The Mind and Body Benefits of Yoga Informed Therapy
Yoga is a unique practice that engages the mind and body. At Foundations Family Counseling, we believe that what occurs in the body affects the mind and vice-versa. Evidence suggests that people who engage in yoga routinely also experience less anxiety and depression symptoms.
Yoga-informed therapy draws the bridge between the benefits of yoga and the benefits of psychotherapy. This unique combination allows you to enhance the experience of yoga by tailoring your poses and practice to treat specific emotions, thoughts, and disorders.

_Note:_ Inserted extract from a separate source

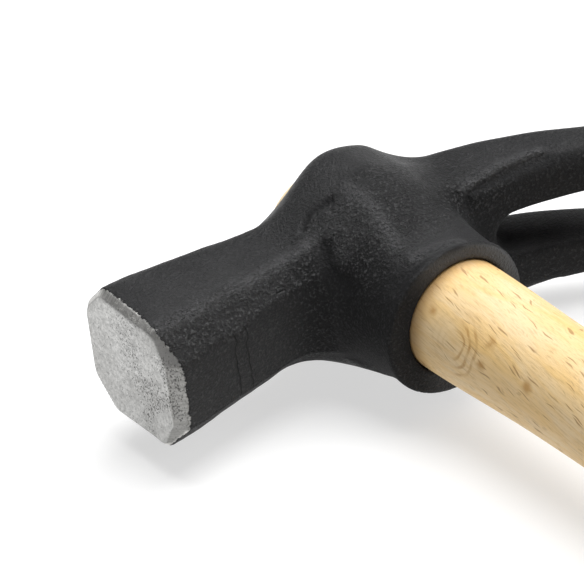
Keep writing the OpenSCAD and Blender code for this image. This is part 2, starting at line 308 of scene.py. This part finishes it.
# ---------------------------------------------------------------- material building
class Look:
    """A material with one principled shader, and short calls to add nodes to it."""

    def __init__(self, name):
        self.material = bpy.data.materials.new(name)
        self.material.use_nodes = True
        self.tree = self.material.node_tree
        self.shader = self.tree.nodes["Principled BSDF"]
        place = self.add("ShaderNodeTexCoord").outputs["Object"]
        place = self.vector("MULTIPLY", place, (1 / MM, 1 / MM, 1 / MM))
        self.place = self.vector("SUBTRACT", place, tuple(ORIGIN))
        self.axes = self.add("ShaderNodeSeparateXYZ", {0: self.place}).outputs
        normal = self.add("ShaderNodeNewGeometry").outputs["Normal"]
        self.facing = self.add("ShaderNodeSeparateXYZ", {0: normal}).outputs

    def add(self, kind, inputs=None, **settings):
        made = self.tree.nodes.new(kind)
        for key, value in settings.items():
            setattr(made, key, value)
        for key, value in (inputs or {}).items():
            self.put(made.inputs[key], value)
        return made

    def put(self, socket, value):
        if isinstance(value, bpy.types.NodeSocket):
            self.tree.links.new(value, socket)
        elif isinstance(value, tuple) and len(value) == 3 and socket.type == "RGBA":
            socket.default_value = (*value, 1)
        else:
            socket.default_value = value

    def math(self, operation, a, b=0.0, c=0.0):
        return self.add("ShaderNodeMath", {0: a, 1: b, 2: c}, operation=operation).outputs[0]

    def distance(self, place):
        """Distance in mm from a place in the head frame."""
        made = self.add("ShaderNodeVectorMath", {0: self.place, 1: place}, operation="DISTANCE")
        return made.outputs["Value"]

    def vector(self, operation, a, b):
        return self.add("ShaderNodeVectorMath", {0: a, 1: b}, operation=operation).outputs[0]

    def noise(self, scale, detail=2.0, rough=0.5, warp=0.0, place=None):
        """Noise with about as many bumps for each millimetre as scale says on each axis."""
        spot = self.vector("MULTIPLY", place or self.place, scale)
        inputs = {"Vector": spot, "Scale": 1.0, "Detail": detail, "Roughness": rough, "Distortion": warp}
        return self.add("ShaderNodeTexNoise", inputs).outputs["Fac"]

    def ramp(self, value, low, high, low_out=0.0, high_out=1.0, smooth=True):
        made = self.add("ShaderNodeMapRange", {"Value": value, "From Min": low, "From Max": high,
                                               "To Min": low_out, "To Max": high_out})
        made.interpolation_type = "SMOOTHSTEP" if smooth else "LINEAR"
        return made.outputs[0]

    def blend(self, amount, a, b):
        """Colour a where amount is 0, b where it is 1."""
        made = self.add("ShaderNodeMix", data_type="RGBA")
        for socket, value in zip([made.inputs[0], made.inputs[6], made.inputs[7]], [amount, a, b]):
            self.put(socket, value)
        return made.outputs[2]

    def blend_value(self, amount, a, b):
        made = self.add("ShaderNodeMix", data_type="FLOAT")
        for socket, value in zip([made.inputs[0], made.inputs[2], made.inputs[3]], [amount, a, b]):
            self.put(socket, value)
        return made.outputs[0]

    def attribute(self, name):
        return self.add("ShaderNodeAttribute", attribute_name=name).outputs["Fac"]

    def bump(self, layers):
        """Bump layers of (height, depth in mm), laid over each other."""
        normal = None
        for height, depth in layers:
            inputs = {"Height": height, "Distance": depth * MM, "Strength": 1.0}
            if normal:
                inputs["Normal"] = normal
            normal = self.add("ShaderNodeBump", inputs).outputs[0]
        self.set(Normal=normal)

    def set(self, **inputs):
        for key, value in inputs.items():
            self.put(self.shader.inputs[key.replace("_", " ")], value)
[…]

How Does Yoga-informed Therapy Work?
During a session, your therapist guides you through a series of poses while encouraging you to focus on the bodily sensations different emotions create. For example, you may discover that you hold the tension of anxiety in your shoulders and work on learning how to relax them and work through the feeling.
Yoga-informed therapy is similar to talk therapy in that you and your therapist focus on a particular experience or emotional state to work through. You may try yoga-informed therapy to treat trauma, for example, or to manage the effects of chronic depression.
The difference between yoga-informed therapy and talk therapy is the center of attention. Instead of observing thoughts and beliefs, your body is the key to learning about how something is impacting you.
The Benefits of Yoga-informed Therapy
Yoga has been shown to benefit both the mind and body. From a mental standpoint, you can experience greater awareness of your emotions, less anxiety, less stress and reduced depression.
Yoga benefits can also:
- Help loosen tight muscles and ease soreness.
- Improve insomnia or sleep issues.
- Improve awareness of how thoughts and emotions manifest throughout the body.
- Learn how to soothe yourself by recognizing tension and releasing it.
- Improve your overall flexibility.
- Lower stress hormones and reduce negative feelings.
Is Yoga-informed Therapy Right for Me?
If you are interested in yoga and building greater awareness of your body, then you may enjoy this type of therapy.
Some people enjoy participating in yoga-informed therapy because it is more active than typical talk therapy. It allows them to concentrate on their complete emotional experience, including how it makes them feel physically, rather than exploring their feelings verbally.